Le cas de l’Azerbaïdjan diffère de l’équation hongroise en ce sens que les Azéris, dans leur grande majorité, sont soudés au sein d’une même fureur anti-arménienne, solidaires de leur dictateur tant qu’il demeure l’orchestrateur de la haine contre l’Arménie. En effet, l’héroïsation de Ramil Safarov semble bien avoir été d’autant mieux accueillie que cette haine constitue un facteur clé de la culture azérie actuelle. En graciant son héros, Aliev a ainsi galvanisé son peuple au point de le détourner des effets pervers de sa propre dictature. C’était tout bénéfice pour lui.

Par ailleurs, pourquoi s’indigner de cette grâce présidentielle tout à fait prévisible ? L’Azerbaïdjan n’aura agi qu’en accord avec sa politique de non-droit, assortie de son fiel anti-arménien, qui a cours en ces temps de ni guerre ni paix mais où tous les coups sont permis, surtout les plus sales ? Nous savions qu’il a l’art de mener sa guerre morale de lâche, conscient qu’il aurait beaucoup à perdre en cas de confrontation physique. L’affaire de Ramil Safarov est le dernier acte d’une longue liste de crimes impunis comprenant la destruction des khatchkars du cimetière de Djoulfa et les incessants tirs aux pigeons arméniens par ses snippers sur la ligne du front. Mais cette fois, il semblerait que la coupe soit pleine et que l’Arménie, qui aura respecté l’accord de cessez-le-feu signé en mai 1994 avec la médiation russe, pourrait assumer le risque de ne plus rester les bras croisés. Et si le président Sarkissian ne s’est pas montré très brillant dans la gestion économique du pays, on peut lui faire confiance pour porter des coups décisifs à l’Azerbaïdjan. Car l’autre erreur d’Aliev, c’est justement d’avoir réussi à cristalliser le sentiment patriotique non seulement des Arméniens d’Arménie, mais aussi de sa diaspora. Celle-ci ne manquera pas désormais, chaque fois que l’occasion se présentera, en privé, en public ou auprès des instances internationales, de s’appuyer sur cette affaire de grâce présidentielle inappropriée pour mentionner la voyoucratie azerbaïdjanaise.
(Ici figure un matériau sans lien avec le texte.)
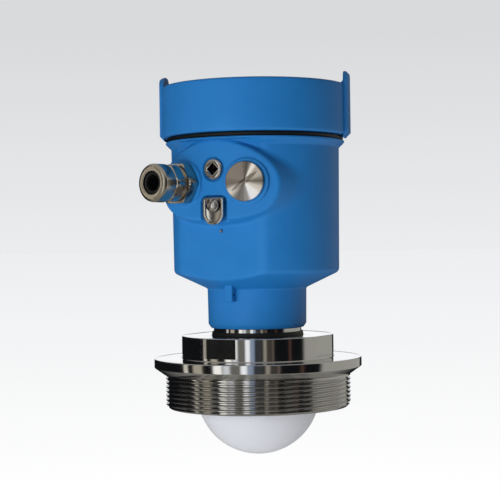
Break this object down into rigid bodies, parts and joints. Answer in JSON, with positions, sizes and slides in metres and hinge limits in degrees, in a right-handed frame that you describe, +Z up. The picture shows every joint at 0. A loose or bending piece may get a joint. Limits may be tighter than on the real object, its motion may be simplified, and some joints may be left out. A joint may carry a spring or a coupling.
{
  "type": "radar level transmitter",
  "caption": "Radar level transmitter: blue cast housing with screw cap, cable gland, blind plug and earth clamp on a turning neck, over a steel screwed fitting with a white domed lens.",
  "frame": {"origin": "on the main axis, in the seat plane where the lower collar meets the process thread", "axes": "+Z up the main axis to the cap, -Y the front with the cable entries, +X to the right seen from the front"},
  "size_m": [0.1126, 0.1256, 0.2063],
  "materials": {
    "blue_paint": "satin powder coat on cast aluminium",
    "polished_steel": "mirror-turned stainless steel",
    "nickel_plate": "nickel-plated brass",
    "turned_plug": "face-turned nickel-plated brass",
    "fastener_steel": "stainless steel",
    "spring_steel": "blackened spring steel",
    "machined_brass": "machined brass",
    "seal_rubber": "matte black rubber",
    "ptfe": "smooth white fluoropolymer",
    "dark_plastic": "moulded plastic",
    "green_plastic": "moulded plastic"
  },
  "bodies": {
    "fitting": {"process_fitting": "polished_steel", "lens": "ptfe", "lens_seal": "seal_rubber", "feed_horn": "machined_brass", "microwave_module": "dark_plastic", "coax_plug": "machined_brass", "neck_sleeve": "polished_steel", "neck_gasket": "seal_rubber", "journal_oring": "seal_rubber", "sleeve_retainer": "spring_steel"},
    "housing": {"housing": "blue_paint", "neck_lock_screw": "fastener_steel", "seal_pin": "fastener_steel", "electronics_module": "dark_plastic", "module_screws": "fastener_steel", "terminal_block": "green_plastic", "terminal_screws": "fastener_steel", "inner_earth_plate": "fastener_steel", "inner_earth_screw": "fastener_steel", "vent_element": "fastener_steel", "blind_plug": "turned_plug", "plug_seal": "seal_rubber", "gland_washer": "seal_rubber", "gland_body": "nickel_plate", "gland_seal": "seal_rubber"},
    "cap_seal": {"cap_seal": "seal_rubber"},
    "cap": {"cap": "blue_paint"},
    "gland_thrust_ring": {"gland_thrust_ring": "dark_plastic"},
    "gland_nut": {"gland_nut": "nickel_plate"},
    "earth_clamp": {"earth_clamp": "fastener_steel", "earth_spring_washer": "fastener_steel"},
    "earth_screw": {"earth_screw": "fastener_steel"}
  },
  "joints": [
    {"name": "housing_swivel", "type": "hinge", "parent": "fitting", "child": "housing", "pos_m": [0, 0, 0.035], "axis": [0, 0, 1], "range_deg": [-165, 165]},
    {"name": "cap_rise", "type": "slide", "parent": "housing", "child": "cap_seal", "axis": [0, 0, 1], "range_m": [0, 0.015]},
    {"name": "cap_turn", "type": "hinge", "parent": "cap_seal", "child": "cap", "pos_m": [0, 0, 0.14], "axis": [0, 0, 1], "range_deg": [0, 1800]},
    {"name": "gland_nut_travel", "type": "slide", "parent": "housing", "child": "gland_thrust_ring", "axis": [-0.1958, -0.9806, 0], "range_m": [0, 0.0075]},
    {"name": "gland_nut_turn", "type": "hinge", "parent": "gland_thrust_ring", "child": "gland_nut", "pos_m": [-0.02101, -0.05552, 0.102], "axis": [-0.1958, -0.9806, 0], "range_deg": [0, 1800]},
    {"name": "earth_clamp_travel", "type": "slide", "parent": "housing", "child": "earth_clamp", "axis": [0, -1, 0], "range_m": [0, 0.0021]},
    {"name": "earth_screw_turn", "type": "hinge", "parent": "earth_clamp", "child": "earth_screw", "pos_m": [0, -0.046, 0.09033], "axis": [0, -1, 0], "range_deg": [0, 1080]}
  ],
  "couplings": [
    {"joint": "cap_rise", "follows": "cap_turn", "m_per_rad": 0.00047746},
    {"joint": "gland_nut_travel", "follows": "gland_nut_turn", "m_per_rad": 0.00023873},
    {"joint": "earth_screw_turn", "follows": "earth_clamp_travel", "rad_per_m": 8976}
  ]
}
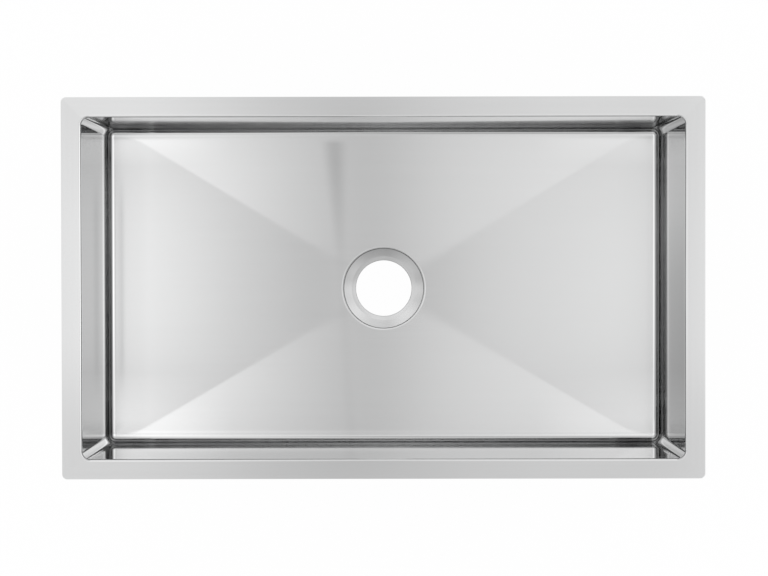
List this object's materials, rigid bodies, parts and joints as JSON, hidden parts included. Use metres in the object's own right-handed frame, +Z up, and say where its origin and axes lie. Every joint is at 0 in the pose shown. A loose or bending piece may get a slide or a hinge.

En effet, ce coup de grâce à la hache, c’est l’image même de l’Azerbaïdjan au plan international qui le subira. Fort de son pétrole, mais faible de parole, ce pays vient de perdre la bataille de la crédibilité au profit de l’Arménie. C’est que par ce geste, le président Aliev, en cédant, contre toute raison, à son obsession nationaliste aura commis une bêtise aussi monstrueuse que l’acte criminel de Ramil Safarov. Les pays fondés sur le droit viennent d’avoir la preuve que si les Arméniens du Haut-Karabagh retournaient dans le giron de l’Azerbaïdjan, ils risqueraient de se faire découper par les bouchers azéris avec la bénédiction de leur bourreau en chef. De fait, Ramil Safarov n’est pas un fou sanguinaire isolé, mais le produit d’une société atteinte par la pathologie du crime raciste comme elle l’a déjà démontré à plus grande échelle et en maintes occasions, à l’exemple des pogroms de Soumgaït (février 1988), de Kirovabad (novembre 1988), de Bakou (1990), de Maragha (1992). C’est dire, mais encore faudrait-il que les Européens puissent enfin l’entendre, que le contentieux arméno-azéri, à l’heure actuelle des faits, est une affaire d’incompatibilité entre deux peuples voisins. C’est dire aussi que le conflit du Haut-Karabagh loin de s’apparenter à une conquête expansionniste, fut une guerre de protection. Les Arméniens de cette enclave ont décidé par les armes de protéger leurs vies, leurs foyers, leurs biens, leur liberté, leur culture. Merci Aliev de l’avoir dit au monde entier si haut et si fort.

Denis Donikian

P.S. La bêtise nationaliste n’ayant pas de frontière, il est malheureux que des Arméniens n’aient pas suffisamment raison gardé en affichant sur un même panneau les figures d’Ilham Aliev et de... Rouben Hayrapétian, propriétaire du restaurant Harsnakar dans lequel fut tabassé à mort le médecin militaire Vahé Avétian. Gare aux débordements, aux amalgames, aux contagions de groupe dans ce genre d’affaire. L’indignation oui, mais dans la dignité.